Problem -> Would you return all of this data exactly, leaving nothing out?

Records to process ->
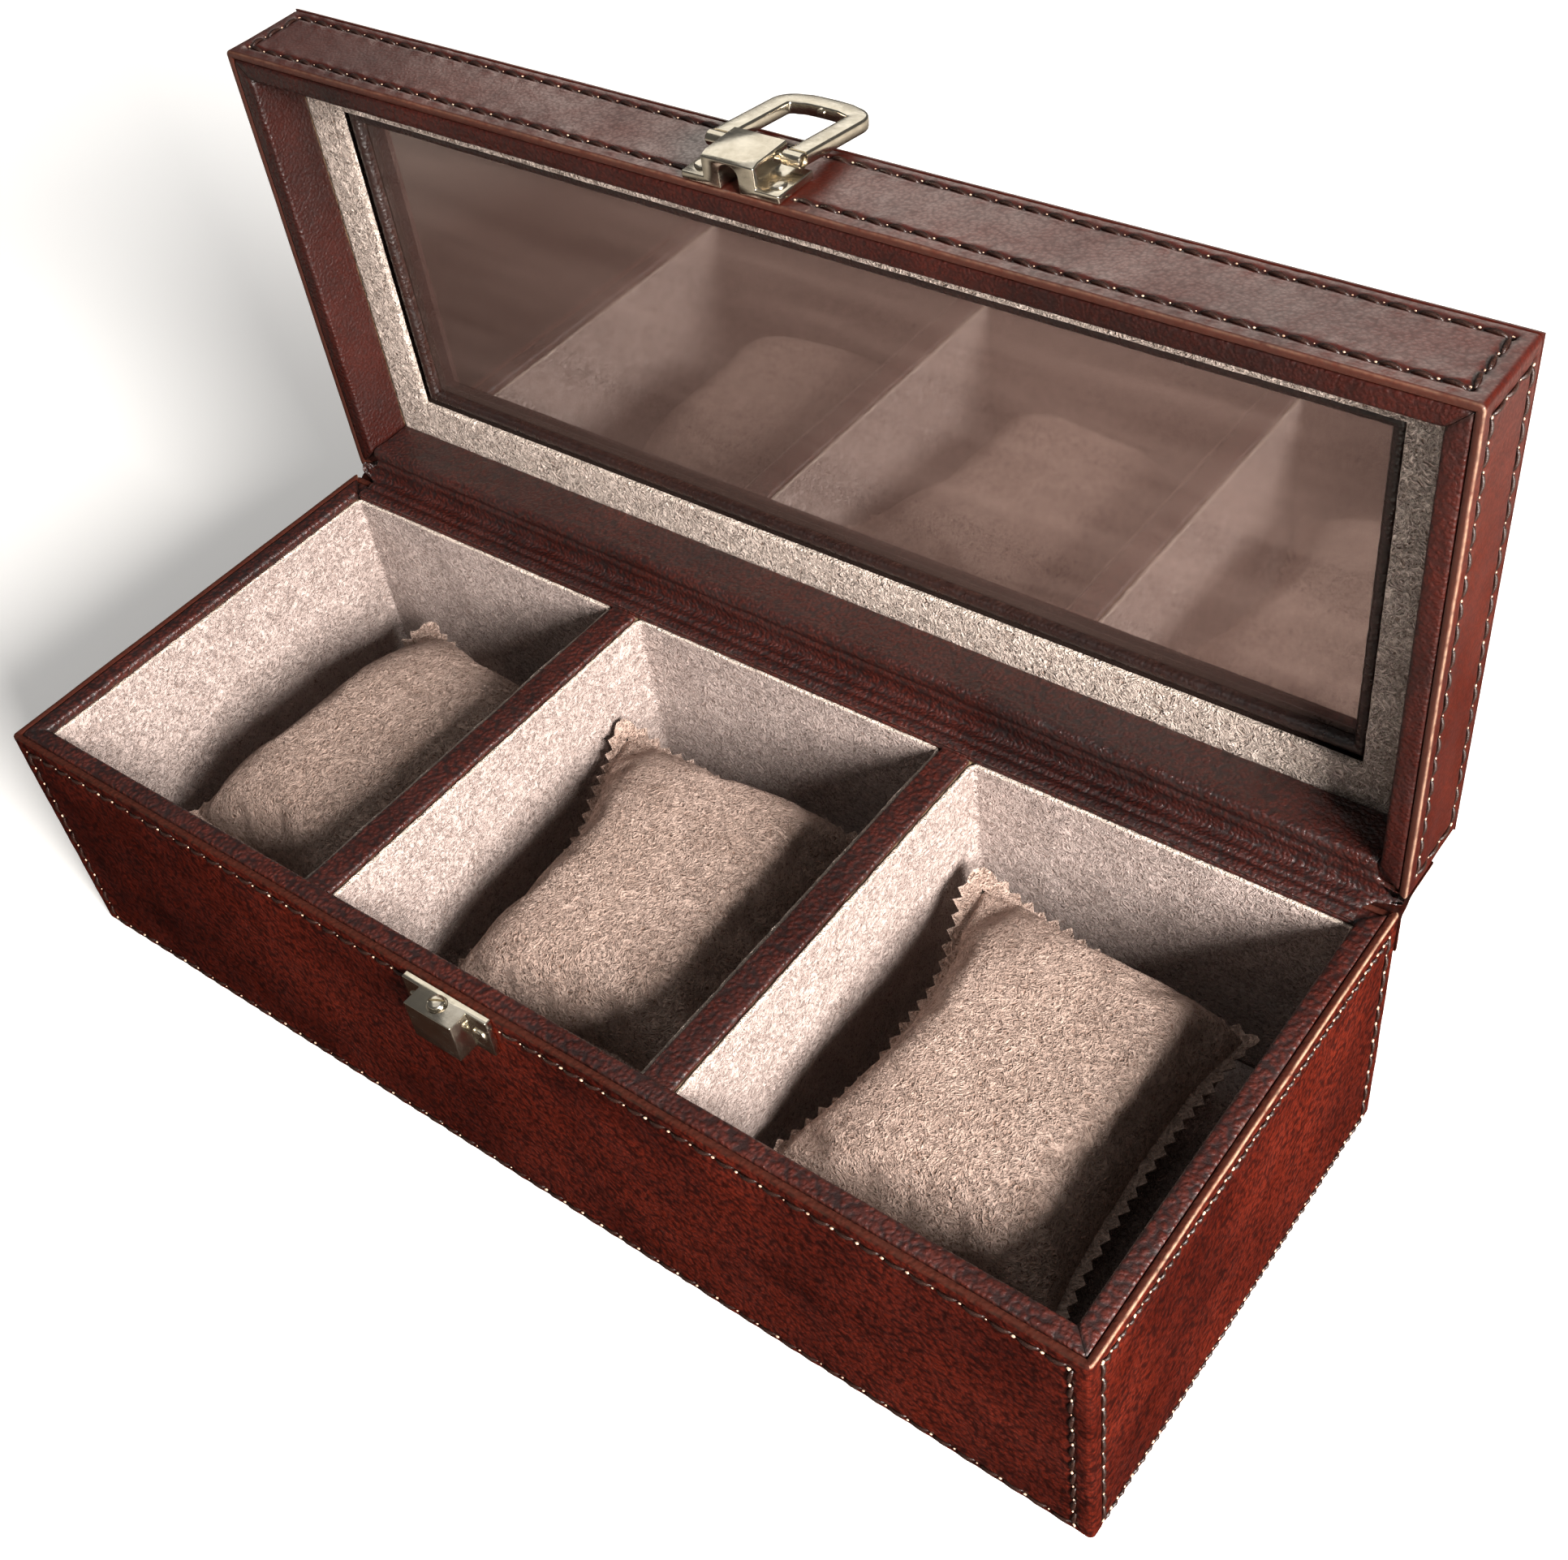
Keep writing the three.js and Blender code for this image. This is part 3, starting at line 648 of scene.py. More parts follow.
def build_lid_panels():
    plate_low, plate_high = low("clasp_plate"), high("clasp_plate")
    for number, side in enumerate(SIDES):
        run = SIDES[side][0]
        bottom = low(f"lid_{side}_leather")[1] - LID_RIM_Y
        gaps = [(LID_SEAM_LOW, plate_low[0] - 0.8, plate_high[0] + 0.8)] if side == "front" else []
        seams = box_seams(run, LID_SEAM_LOW, LID_SEAM_HIGH - 0.6, LONG_PITCH, UPRIGHT_PITCH, gaps=gaps)
        name = f"lid_{side}_leather_cover"
        # the lid's panels are cut at the rim, so they are built rim side up and then turned over
        flipped = [Seam(s.level, LID_SIDE_TOP - s.place, s.holes[0], s.holes[-1], s.pitch) if s.level else
                   Seam(False, s.place, LID_SIDE_TOP - s.holes[-1], LID_SIDE_TOP - s.holes[0], s.pitch)
                   for s in seams]

        def place(points):
            turned = np.array(points)
            turned[..., 2] = LID_SIDE_TOP - turned[..., 2]
            return stood_open(turned)

        # How strongly the rounded top edge is painted pale as a highlight, strongest on the end panels, and the size of
        # the pale beads at the holes.
        edge, bead = (0.4, 0.22) if side in ("left", "right") else (0.15, 0.18)

        panel(name, side, 0.0, LID_SIDE_TOP - bottom, flipped, 61 + 10 * number, place, "lid",
              f"lid_{side}_leather", foot=0.25, edge=edge, bead=bead, material=LID_OUTER)


# ---- Rims: pebbled bands with rounded edges and mitred corners, turned down inside ----
def rim(name, side, profile, place, body, stands_for, seed, material):
    run, reach, turns = SIDES[side]
    depth, up = np.array(profile).T[:, None, :]
    share, angle = wall_stations(0, int(2 * run))
    along = (share * run)[:, None]
    out = 0.05 * ripple(along, depth * 3 + up, 9, seed)
    points = wall_points(run - 0.06, reach, 0, share, angle, depth, 0 * out, up)
    end_gap = np.maximum(0, (1 - np.abs(share[:, None])) * (run - depth))
    points[..., 2] += out - 0.22 * np.exp(-((end_gap / 0.5) ** 2)) * np.sign(profile_rise(profile))
    shade = np.exp(-((end_gap / 0.35) ** 2)) + 0 * up
    obj = loft(name, place(quarter_turns(points, turns)), material, sharp=50, marks={"shade": shade * 0.8})
    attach(obj, body)
    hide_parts(stands_for)
    return obj


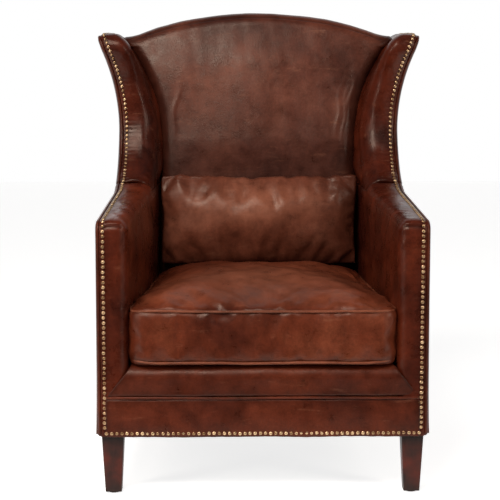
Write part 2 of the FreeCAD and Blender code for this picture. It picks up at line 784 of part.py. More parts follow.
def back_webbing():
    over = "(dim.outsidePanel + dim.backBoard + dim.webThickness)"
    top = "(dim.shoulderHeight - dim.topWrap)"
    start = f"({BACK_TACK_FOOT} + dim.webMargin)"
    strips = []
    for step in UPRIGHT_STRIPS:
        corner = (f"{step} * dim.uprightWebPitch - dim.webWidth / 2", "0", start)
        strips.append(box(f"upright_strip_{step + 3}", corner, ("dim.webWidth", REAR, f"{top} - {start}")))
    face = raked("upright_strip_layer", BACK_TACK_FOOT, top, FRAME_FACE, over)
    piece(common("back_webbing_upright", face, group("upright_strips", strips)), "back_webbing_upright")
    strips = []
    half = outer_side(REAR, f"{BOARD_IN} + dim.webMargin")
    for step in LEVEL_STRIPS:
        foot = f"({BACK_TACK_FOOT} + dim.levelWebStart + {step} * dim.levelWebPitch)"
        size = (f"2 * {half}", REAR, "dim.webWidth")
        strips.append(box(f"level_strip_{step + 1}", (f"-{half}", "0", foot), size))
    face = raked("level_strip_layer", BACK_TACK_FOOT, top, over, PAD_BACK)
    piece(common("back_webbing_level", face, group("level_strips", strips)), "back_webbing_level")


seat_webbing()
back_webbing()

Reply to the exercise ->
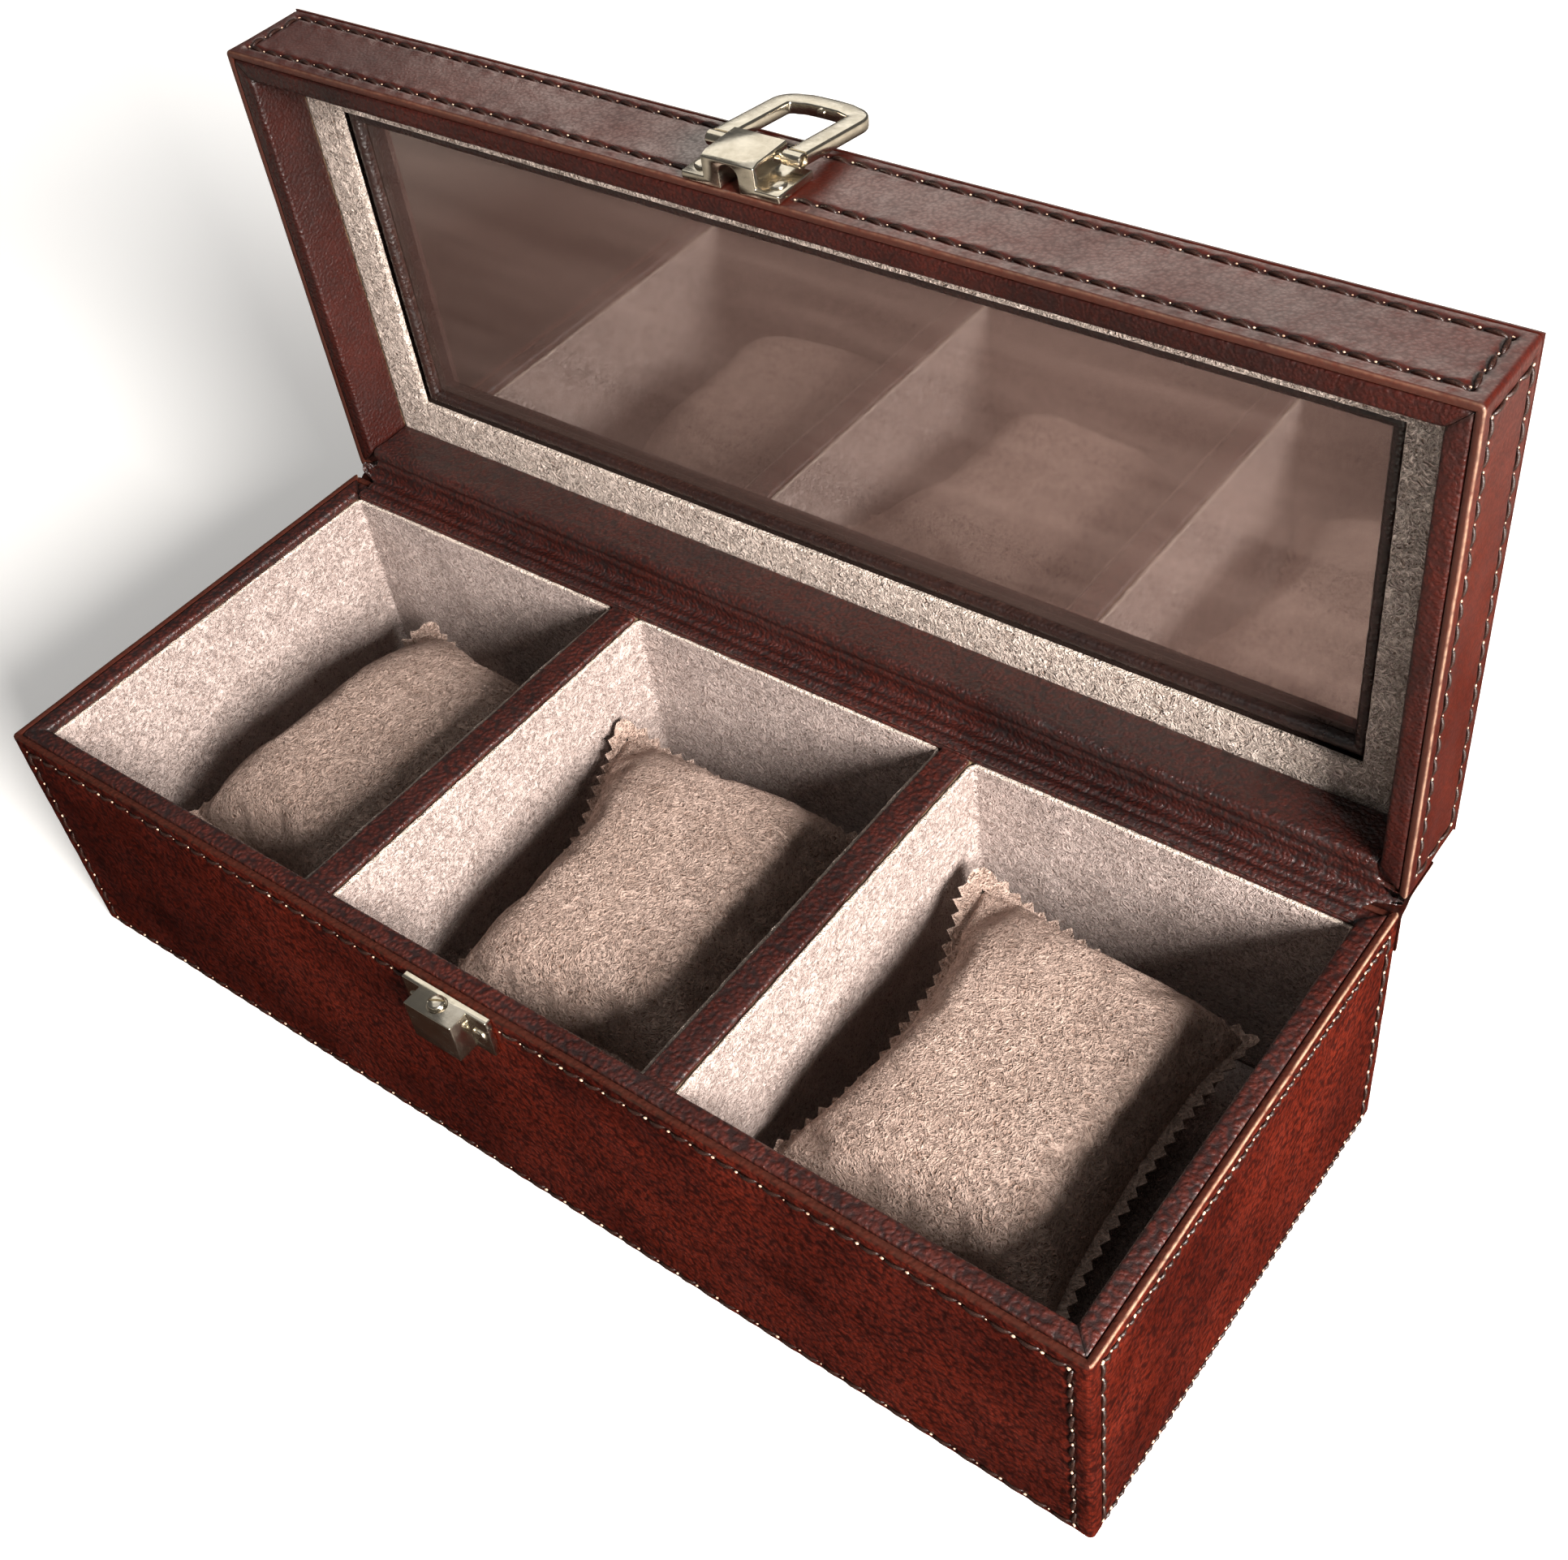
Keep writing the three.js and Blender code for this image. This is part 3, starting at line 648 of scene.py. More parts follow.
def build_lid_panels():
    plate_low, plate_high = low("clasp_plate"), high("clasp_plate")
    for number, side in enumerate(SIDES):
        run = SIDES[side][0]
        bottom = low(f"lid_{side}_leather")[1] - LID_RIM_Y
        gaps = [(LID_SEAM_LOW, plate_low[0] - 0.8, plate_high[0] + 0.8)] if side == "front" else []
        seams = box_seams(run, LID_SEAM_LOW, LID_SEAM_HIGH - 0.6, LONG_PITCH, UPRIGHT_PITCH, gaps=gaps)
        name = f"lid_{side}_leather_cover"
        # the lid's panels are cut at the rim, so they are built rim side up and then turned over
        flipped = [Seam(s.level, LID_SIDE_TOP - s.place, s.holes[0], s.holes[-1], s.pitch) if s.level else
                   Seam(False, s.place, LID_SIDE_TOP - s.holes[-1], LID_SIDE_TOP - s.holes[0], s.pitch)
                   for s in seams]

        def place(points):
            turned = np.array(points)
            turned[..., 2] = LID_SIDE_TOP - turned[..., 2]
            return stood_open(turned)

        # How strongly the rounded top edge is painted pale as a highlight, strongest on the end panels, and the size of
        # the pale beads at the holes.
        edge, bead = (0.4, 0.22) if side in ("left", "right") else (0.15, 0.18)

        panel(name, side, 0.0, LID_SIDE_TOP - bottom, flipped, 61 + 10 * number, place, "lid",
              f"lid_{side}_leather", foot=0.25, edge=edge, bead=bead, material=LID_OUTER)


# ---- Rims: pebbled bands with rounded edges and mitred corners, turned down inside ----
def rim(name, side, profile, place, body, stands_for, seed, material):
    run, reach, turns = SIDES[side]
    depth, up = np.array(profile).T[:, None, :]
    share, angle = wall_stations(0, int(2 * run))
    along = (share * run)[:, None]
    out = 0.05 * ripple(along, depth * 3 + up, 9, seed)
    points = wall_points(run - 0.06, reach, 0, share, angle, depth, 0 * out, up)
    end_gap = np.maximum(0, (1 - np.abs(share[:, None])) * (run - depth))
    points[..., 2] += out - 0.22 * np.exp(-((end_gap / 0.5) ** 2)) * np.sign(profile_rise(profile))
    shade = np.exp(-((end_gap / 0.35) ** 2)) + 0 * up
    obj = loft(name, place(quarter_turns(points, turns)), material, sharp=50, marks={"shade": shade * 0.8})
    attach(obj, body)
    hide_parts(stands_for)
    return obj


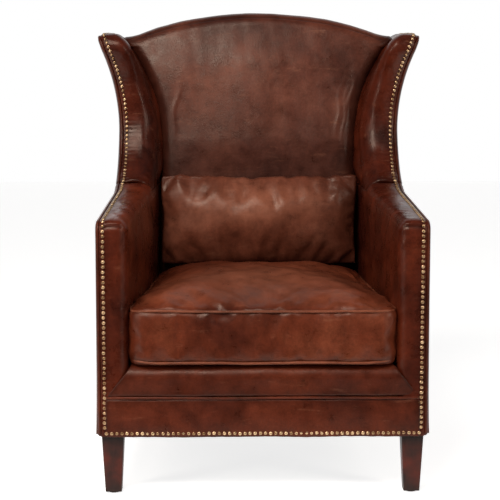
Write part 2 of the FreeCAD and Blender code for this picture. It picks up at line 784 of part.py. More parts follow.
def back_webbing():
    over = "(dim.outsidePanel + dim.backBoard + dim.webThickness)"
    top = "(dim.shoulderHeight - dim.topWrap)"
    start = f"({BACK_TACK_FOOT} + dim.webMargin)"
    strips = []
    for step in UPRIGHT_STRIPS:
        corner = (f"{step} * dim.uprightWebPitch - dim.webWidth / 2", "0", start)
        strips.append(box(f"upright_strip_{step + 3}", corner, ("dim.webWidth", REAR, f"{top} - {start}")))
    face = raked("upright_strip_layer", BACK_TACK_FOOT, top, FRAME_FACE, over)
    piece(common("back_webbing_upright", face, group("upright_strips", strips)), "back_webbing_upright")
    strips = []
    half = outer_side(REAR, f"{BOARD_IN} + dim.webMargin")
    for step in LEVEL_STRIPS:
        foot = f"({BACK_TACK_FOOT} + dim.levelWebStart + {step} * dim.levelWebPitch)"
        size = (f"2 * {half}", REAR, "dim.webWidth")
        strips.append(box(f"level_strip_{step + 1}", (f"-{half}", "0", foot), size))
    face = raked("level_strip_layer", BACK_TACK_FOOT, top, over, PAD_BACK)
    piece(common("back_webbing_level", face, group("level_strips", strips)), "back_webbing_level")


seat_webbing()
back_webbing()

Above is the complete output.